Wolfe has for decades complained that in about 1960 American novelists made the decision to turn inward, to take their work in abstruse directions and to reject realism. All this was a disaster, Wolfe has maintained, especially because the social changes in America during this period offered such rich material. With “Bonfire,” he set out to reclaim the ground once occupied by Theodore Dreiser, Sinclair Lewis, James T. Farrell and the other Americans of the first half of the 20th century who wrote in the tradition of Balzac, Dickens and Zola.
About two years after “Bonfire” came out, Wolfe published a famous essay in Harper’s, “Stalking the Billion-Footed Beast,” (subscription required) laying out his theory in detail, and what really struck me while reading it again was that he could have written it yesterday and hardly changed a thing. He has gained no followers. [e.a.]
More’s the pity. There is one exception: Jonathan Franzen, whose novel The Corrections was in fact a correction to the obsessive inward-looking trend in writers—a sprawling social novel in the tradition that Tom Wolfe had talked about (albeit, one with postmodern touches as well)—as James Collins notes in Paper Cuts:
The only book I can think of that has reached for something like the same realistic density, sweep and accessibility is “The Corrections” by Jonathan Franzen. But the core of that book is a bourgeois family drama, and so it is really more like a gargantuan short story than a novel of the type that Dickens or Balzac would recognize.

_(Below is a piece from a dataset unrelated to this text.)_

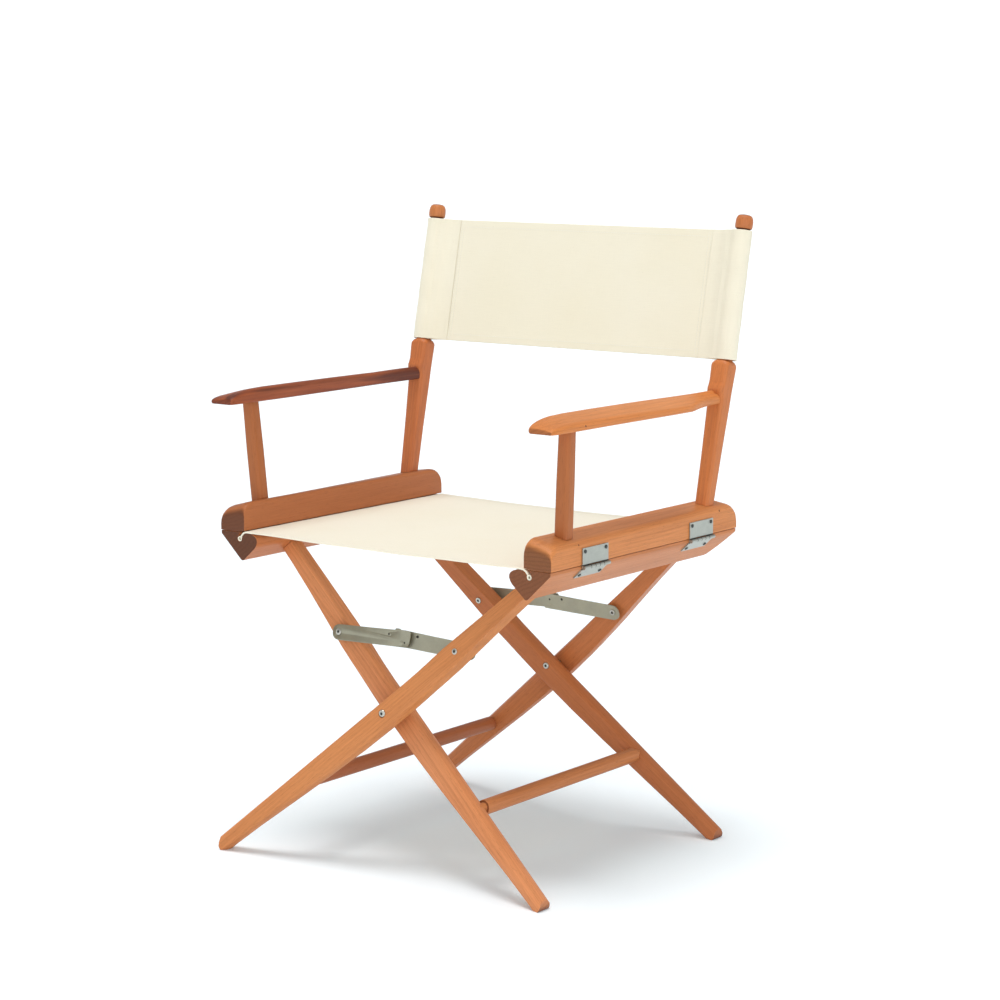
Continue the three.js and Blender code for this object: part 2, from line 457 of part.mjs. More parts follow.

Franzen himself addressed the discouraging landscape of contemporary fiction in a 2002 essay titled “Mr. Difficult,” in the New Yorker. It’s not available online. It provoked a dispute between him and Ben Marcus a few years later; discussion here.

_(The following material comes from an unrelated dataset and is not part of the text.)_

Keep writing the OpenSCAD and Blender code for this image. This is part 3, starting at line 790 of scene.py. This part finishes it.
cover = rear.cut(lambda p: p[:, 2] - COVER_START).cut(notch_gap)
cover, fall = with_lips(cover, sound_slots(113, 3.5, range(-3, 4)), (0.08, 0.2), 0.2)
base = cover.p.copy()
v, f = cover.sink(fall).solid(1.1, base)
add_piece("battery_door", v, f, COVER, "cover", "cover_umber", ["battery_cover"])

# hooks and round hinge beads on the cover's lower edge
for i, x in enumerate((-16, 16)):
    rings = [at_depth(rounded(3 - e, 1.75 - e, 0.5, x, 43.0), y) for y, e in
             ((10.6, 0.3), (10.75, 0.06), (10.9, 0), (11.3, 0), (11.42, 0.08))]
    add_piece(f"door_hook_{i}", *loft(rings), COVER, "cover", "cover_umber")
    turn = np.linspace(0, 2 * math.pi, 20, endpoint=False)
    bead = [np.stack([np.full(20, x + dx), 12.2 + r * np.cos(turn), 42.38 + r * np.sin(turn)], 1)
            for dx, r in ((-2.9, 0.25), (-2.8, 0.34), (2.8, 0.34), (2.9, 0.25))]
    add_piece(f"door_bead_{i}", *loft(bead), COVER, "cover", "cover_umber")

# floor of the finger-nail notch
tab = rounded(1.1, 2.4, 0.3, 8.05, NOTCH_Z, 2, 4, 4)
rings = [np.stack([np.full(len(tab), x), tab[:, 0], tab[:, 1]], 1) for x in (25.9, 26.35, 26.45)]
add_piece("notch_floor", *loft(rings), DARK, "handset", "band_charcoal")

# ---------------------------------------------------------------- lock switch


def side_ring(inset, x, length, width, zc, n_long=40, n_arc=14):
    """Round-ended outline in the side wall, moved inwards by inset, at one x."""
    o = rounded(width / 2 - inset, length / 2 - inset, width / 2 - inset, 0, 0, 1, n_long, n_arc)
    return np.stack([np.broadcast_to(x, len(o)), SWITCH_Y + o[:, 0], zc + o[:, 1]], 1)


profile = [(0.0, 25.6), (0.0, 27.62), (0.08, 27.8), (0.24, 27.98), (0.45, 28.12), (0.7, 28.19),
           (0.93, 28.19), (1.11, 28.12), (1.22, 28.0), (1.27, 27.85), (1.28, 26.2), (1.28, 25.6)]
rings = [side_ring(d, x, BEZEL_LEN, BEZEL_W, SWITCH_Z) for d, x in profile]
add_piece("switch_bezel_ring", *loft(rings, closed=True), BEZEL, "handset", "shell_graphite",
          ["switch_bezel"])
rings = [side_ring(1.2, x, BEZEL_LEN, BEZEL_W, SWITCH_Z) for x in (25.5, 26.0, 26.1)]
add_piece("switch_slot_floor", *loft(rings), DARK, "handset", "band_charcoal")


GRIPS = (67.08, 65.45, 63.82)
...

Though Marcus’ essay extends over 13 pages of small text, at its core is a very simple premise: Contemporary American fiction has lost its innovative edge and its interest in language as art, and Jonathan Franzen is largely, if not exclusively, to blame. In particular, Marcus focuses on Franzen’s 2002 essay “Mr. Difficult,” in which Franzen chronicles his growing disenchantment with the novels of William Gaddis, and more generally with the modernist-inspired ideal of “difficult” literature—the belief that “the greatest novels were tricky in their methods, resisted casual reading, and merited sustained study.” Writers like Gaddis, Franzen argues, are “Status” authors, who see themselves (again, in the modernist mold) as obligated only to their art, and who for the most part ignore the interests and desires of the reader. With some reluctance, Franzen places himself in an opposing camp: “Contract” authors, who place a high value on the relationship between narrator and reader, who primarily see the novel as a device for social and cultural communication, and who take human life (rather than, say, language or ideas per se) as the ultimate subject of their fiction.
While I’m waiting for all these novelists to sort themselves out and to start to grapple with 21st-century realities—and there’s a new generation of writers who seem eager to engage—I enjoy dipping into old pop culture favorites.

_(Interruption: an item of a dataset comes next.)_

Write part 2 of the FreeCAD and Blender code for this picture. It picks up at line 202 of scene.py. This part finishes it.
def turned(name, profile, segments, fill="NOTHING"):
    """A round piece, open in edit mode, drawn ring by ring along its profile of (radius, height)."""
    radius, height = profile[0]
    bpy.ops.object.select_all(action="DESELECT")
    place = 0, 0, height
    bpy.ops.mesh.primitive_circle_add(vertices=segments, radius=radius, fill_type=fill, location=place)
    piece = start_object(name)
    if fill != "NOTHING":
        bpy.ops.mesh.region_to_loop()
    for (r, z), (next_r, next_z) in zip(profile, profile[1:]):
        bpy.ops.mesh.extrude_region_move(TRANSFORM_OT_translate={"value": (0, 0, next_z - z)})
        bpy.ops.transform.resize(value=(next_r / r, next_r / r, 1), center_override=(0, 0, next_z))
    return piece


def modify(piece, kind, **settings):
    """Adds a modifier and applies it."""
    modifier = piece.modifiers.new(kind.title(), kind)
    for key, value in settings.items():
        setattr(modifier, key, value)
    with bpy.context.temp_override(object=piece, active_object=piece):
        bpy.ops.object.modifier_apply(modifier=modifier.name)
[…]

Like this 1961 movie (based on—gasp!—a trilogy of books! in French! which inspired a Broadway musical!), which was featured on TCM last night:

[update: I added a missing link]
There’s a new crop of Iraq movies. Audiences are staying away in droves. Here’s one theory about why:
Despite spend several million dollars on advertising and marketing, ‘Lions for Lambs’ will flop–just like ‘Rendition’ & and ‘Valley of Elah.’
They will flop because the human psyche, especially the American variety, prefers real heroes–like the original hero of the Valley of Elah, a young shepherd named David who killed Goliath then cut off the giant’s head.
In the latest round of war movies the heroes are not the Soldiers and Marines who every day fight and defeat a vicious and barbaric enemy–the heroes are reporters, lawyers and activists.
And since every story requires a villain, the real enemy–Mohammedan Jihadists–are replaced by neo-cons, politicians, Soldiers and Marines.
This substitution of the traditional mono-myth away from a hero who faces physical danger and conquers an enemy is a result of cowardice of the modern story tellers.
What a crock.
The problem with the movies is, first of all, their relentless darkness and pessimism. To go to the movies today is to be assaulted with horror, danger, fear, chaos, and anxiety—and that’s just while you sit through the trailers.
Then there’s the fact that today’s movies offer no redemption. No one who isn’t on antidepressants wants to pay to see the bottomless suffering of human beings again and again. There are only so many gluttons for punishment in the American movie-going audience.
Finally, there’s the empty-headed prattle, devoid of anything approaching a new idea:
But Lions for Lambs is not merely a silly, shallow movie about the war: Its ambitions are broader and more scattered. Not content to stay focused on its central issue, it dabbles and babbles hither and yon, tossing off sophomore term-paper opinions on such topics as Americorps, consumerism, student loans, and corporate ownership of the media.
When Roth complains to her editor that the government hawks are engaged in “Vietnam-era thinking,” it rings truer as a self-critique; she is, after all, the one who keeps bringing up Vietnam and the 1960s. Indeed, if you tug on the emotional threads of the film, they all lead straight back to that crucible of generational consciousness: the fiftysomething journalists worry that they’ve been co-opted by the system that they started out fighting against; the liberal professor is disappointed that his students lack the passion and fervor of his own youth. It’s on this last point that Redford is at his most patronizing. When, repeatedly, the film criticizes today’s kids for being more interested in making money than in making a difference, one is tempted to reply: Yes, Mr. Redford, what a lucky thing it is for all of us that when you were young you eschewed fame and fortune.